We then began the simultaneous tasks of constructing a quarantine pen, organising transport, securing homes for the lions and baboon and commencing construction on those.

We constructed a quarantine facility and the animals were safely moved into this. Only Tilin the baboon took his time walking into the crate that was used to transfer him; the lions strode straight down the ramp and into the new facility.
The facility is smaller than we had proposed, but nevertheless it is an improvement on their beastwagon, it is safe and secure and we are counting down to their move to real freedom.

Tilin will be coming to the UK and we are constructing a quarantine pen and enclosure for him at the Lakeview primate sanctuary – also home to the rescued lab monkeys (see p3). ADI will fund Tilin’s care for life.

The lions will be going to the Performing Animal Welfare Society (PAWS) Ark2000 Sanctuary in California. Although world renowned for their care of elephants, PAWS also have a large number of big cats and other animals. ADI has campaigned alongside PAWS and we are delighted to be in partnership with them to save these lions. ADI is funding the construction of a state of the art habitat for the lions with sleeping quarters, feeding areas and a huge natural enclosure set on a hillside to give them views across the valley. ADI will be funding the care for these animals – feeding, veterinary, staffing – for the rest of their lives which we all hope will be many years. As PAWS founders Pat Derby and Ed Stewart said to the recent Summit for Elephants, “ADI don’t just ask for help and then walk away, they absolutely step up.” In turn we are proud top be to working with PAWS.

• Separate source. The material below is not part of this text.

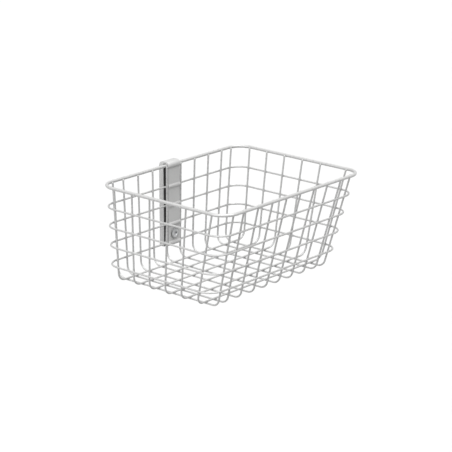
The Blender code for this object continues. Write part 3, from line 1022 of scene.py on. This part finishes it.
def screw_profile(p, turn):
    """Rows of the screw from its socket's floor to its tip, as (radii round the turn, height).

    In the socket the circle becomes a hexagon: its radius is the flat's distance over the cosine
    of the angle to the flat. The head is a sphere's cap of radius (half width squared plus rise
    squared) over twice the rise. On the shank the radius drops by a saw-tooth in the turns plus
    the distance over the pitch, which is the thread.
    """
    k, s = p.k, SCREW
    head, shank = k.head / 2, k.shank / 2
    rise = k.head_height - k.head_edge
    dome = (head ** 2 + rise ** 2) / (2 * rise)

    def dome_height(radius):
        """Height of the domed head at a distance from the axis."""
        return k.head_height - dome + math.sqrt(dome ** 2 - radius ** 2)

    sixth = math.pi / 3
    hexagon = k.socket / 2 / np.cos((turn + sixth / 2) % sixth - sixth / 2)
    circle = np.ones(len(turn))
    mouth = hexagon.max() + s.mouth_lip
    floor = dome_height(mouth) - k.socket_depth
    foot_share, foot_rise = s.wall_foot
    mixed = hexagon * s.mouth_mix + circle * mouth * (1 - s.mouth_mix)
    rows = [(hexagon * share, floor + s.cone * (share - 1)) for share in s.floor_rows]
    rows.append((hexagon * foot_share, floor + foot_rise))
    rows += [(hexagon, floor + share * k.socket_depth * s.wall_share) for share in s.wall_rows]
    rows.append((mixed, dome_height(mouth) - s.mouth_sink))
    edge = head - s.head_round
    rows += [(circle * radius, dome_height(radius))
             for radius in np.linspace(mouth, edge, s.dome_rows)]
    rows += [(circle * (edge + s.head_round * math.sin(angle)),
              dome_height(edge) - s.head_round * (1 - math.cos(angle)) / 2)
             for angle in s.round_angles]
    rows += [(circle * (head - inset), height) for inset, height in s.head_foot]
    rows += [(circle * (shank + s.neck), 0.0), (circle * shank, -s.neck)]
    for depth in np.linspace(s.thread_start, k.screw_length - s.tip, s.thread_rows):
        phase = (turn / (2 * math.pi) + depth / k.thread_pitch) % 1.0
        tooth = np.clip(s.thread_slope * np.abs(2 * phase - 1) - s.thread_land, 0, 1)
        run_in = min(1.0, (depth - s.thread_start) / s.thread_run_in)
        rows.append((circle * shank - s.thread_depth * tooth * run_in, -depth))
    rows.append((circle * (shank - s.tip), -k.screw_length))
    return rows, mouth, floor


def screw_surface(p):
    """Screw as a grid (step along the profile, turn about the axis), with dirt and painted shade.

    A point is the radius times (cos, sin) of the turn, at the row's height in front of the
    bracket. Dirt and painted shade are 1 at the foot of the head's side, where its shade falls,
    and less elsewhere.
    """
    turn = np.linspace(0, 2 * math.pi, SCREW.sides, endpoint=False)
    rows, mouth, floor = screw_profile(p, turn)
    radii = np.array([radius for radius, _ in rows])
    heights = np.array([np.full(SCREW.sides, height) for _, height in rows])
    seat = p.back + p.leg_outer - p.k.seat_gap
    axis = p.lift + p.screw_height
    verts = np.stack([radii * np.cos(turn), seat - heights, radii * np.sin(turn) + axis], 2)
    poles = [(0.0, seat - floor + SCREW.cone, axis), (0.0, seat + p.k.screw_length, axis)]
    verts = np.vstack([verts.reshape(-1, 3), poles])
    on_head = radii > p.k.shank / 2 + SCREW.hair
    # Painted shade with some dirt: the head's side darkens towards its foot on the bracket.
    flank = np.clip(SCREW.flank_grime_and_shade - heights / p.k.head_edge, 0, 1) * on_head
    grime_and_shade = np.where(radii < mouth - SCREW.hair / 10, SCREW.socket_grime_and_shade, flank)
    grime_and_shade[heights < -SCREW.hair] = SCREW.shank_grime_and_shade
    grime_and_shade = np.concatenate([grime_and_shade.ravel(), [SCREW.socket_grime_and_shade, SCREW.shank_grime_and_shade]])
    return verts, face_out(verts, round_faces(len(rows), SCREW.sides)), grime_and_shade


class BASKET_OT_screw(bpy.types.Operator):
    """Build the screw that clamps the bracket"""

    bl_idname = "basket.screw"
    bl_label = "Clamp screw"

    def execute(self, context):
        p = plan(context.scene)
        verts, faces, grime_and_shade = screw_surface(p)
        mesh = new_mesh("screw", verts, faces, SCREW_SHARP_ABOVE)
        float_attribute(mesh, "grime_and_shade", grime_and_shade)
        centre = (0.0, 0.0, p.lift + p.screw_height)
        steel = plated_steel("screw_plating", tuple(context.scene.basket_finish.steel), centre)
        place(mesh, "screw", steel, ("clamp_screw",))
        return {"FINISHED"}


def soft_sun(name, energy, spread, turn):
    """Sun lamp with a wide disc, turned from straight above."""
    lamp = bpy.data.lights.new(name, "SUN")
    lamp.energy = energy
    lamp.angle = spread
    new_object(name, lamp).rotation_euler = turn


class BASKET_OT_stage(bpy.types.Operator):
    """Set the floor, the light and the camera"""

    bl_idname = "basket.stage"
    bl_label = "Stage"

    def execute(self, context):
        scene = context.scene
        s = scene.basket_stage
        half = s.floor_size / 2
        level = CAD_BOX[0].z - s.floor_drop
        signs = ((-1, -1), (1, -1), (1, 1), (-1, 1))
        corners = [(x * half, y * half, level) for x, y in signs]
        floor = new_object("floor", new_mesh("floor", corners, [[0, 1, 2, 3]]))
        tone = (s.floor_tone,) * 3
        paper = new_material("floor_paper", tone, PAPER_ROUGHNESS, 0.0, 0.0)[0]
        floor.data.materials.append(paper)

        world = bpy.data.worlds.new("studio")
        world.use_nodes = True
        background = world.node_tree.nodes["Background"]
        socket(background, "Color", (1.0, 1.0, 1.0, 1.0))
        socket(background, "Strength", s.dome)
        scene.world = world

        soft_sun("overhead", s.overhead, s.overhead_spread, (s.overhead_tilt, 0.0, 0.0))
        soft_sun("side", s.side, s.side_spread, (0.0, -s.side_tilt, 0.0))

        lens = bpy.data.cameras.new("camera")
        lens.lens = s.lens
        lens.sensor_width = SENSOR_WIDTH
        lens.clip_start, lens.clip_end = VIEW_RANGE
        camera = new_object("camera", lens)
        back = Vector((math.sin(s.azimuth) * math.cos(s.elevation),
                       -math.cos(s.azimuth) * math.cos(s.elevation), math.sin(s.elevation)))
        camera.location = Vector(s.target) + back * s.distance
        camera.rotation_mode = "QUATERNION"
        camera.rotation_quaternion = (-back).to_track_quat("-Z", "Y")
        scene.camera = camera
        scene.view_settings.view_transform = "Standard"
        scene.view_settings.exposure = s.exposure
        return {"FINISHED"}


class BASKET_PT_panel(bpy.types.Panel):
    """List of the basket's pieces in the sidebar"""

    bl_label = "Wire basket"
    bl_idname = "BASKET_PT_panel"
    bl_space_type = "VIEW_3D"
    bl_region_type = "UI"
    bl_category = "Basket"

    def draw(self, context):
        for operator in OPERATORS:
            self.layout.operator(operator.bl_idname)
        for name in GROUPS:
            group = getattr(context.scene, name)
            box = self.layout.box()
            for entry in group.bl_rna.properties:
                if entry.identifier not in {"rna_type", "name"}:
                    box.prop(group, entry.identifier)


OPERATORS = (
    BASKET_OT_rim,
    BASKET_OT_rings,
    BASKET_OT_cross_wires,
    BASKET_OT_long_wires,
    BASKET_OT_welds,
    BASKET_OT_bracket,
    BASKET_OT_pad,
    BASKET_OT_screw,
    BASKET_OT_stage,
)
GROUPS = {
    "basket_sizes": BasketSizes,
    "bracket_sizes": BracketSizes,
    "basket_finish": BasketFinish,
    "basket_stage": StageSettings,
}


def register():
    """Register the groups, the operators and the panel."""
    for name, group in GROUPS.items():
        bpy.utils.register_class(group)
        setattr(bpy.types.Scene, name, PointerProperty(type=group))
    for each in (*OPERATORS, BASKET_PT_panel):
        bpy.utils.register_class(each)


def unregister():
    """Take them all away again."""
    for each in (BASKET_PT_panel, *OPERATORS):
        bpy.utils.unregister_class(each)
    for name, group in GROUPS.items():
        delattr(bpy.types.Scene, name)
        bpy.utils.unregister_class(group)


def main():
    """Build every piece."""
    register()
    bpy.ops.basket.rim()
    bpy.ops.basket.rings()
    bpy.ops.basket.cross_wires()
    bpy.ops.basket.long_wires()
    bpy.ops.basket.welds()
    bpy.ops.basket.bracket()
    bpy.ops.basket.pad()
    bpy.ops.basket.screw()
    bpy.ops.basket.stage()


if __name__ == "__main__":
    main()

We are gearing up to the move and look forward to reporting in the next issue the sight of these mighty animals striding out in the Californian countryside.
This is a complex and expensive rescue but it is a very important one. This is where we show that circuses can be banned and the animals saved. Again, we cannot overstate our gratitude to Bob Barker for making this operation possible. However, we urgently need your support to ensure that we can care for these animals for as long as they live. We also need to be ready to help other animals as we close down circuses. For the individual animals this is a wonderful rescue and a new chance at life. But this is also a step towards eradicating a vile and cruel industry.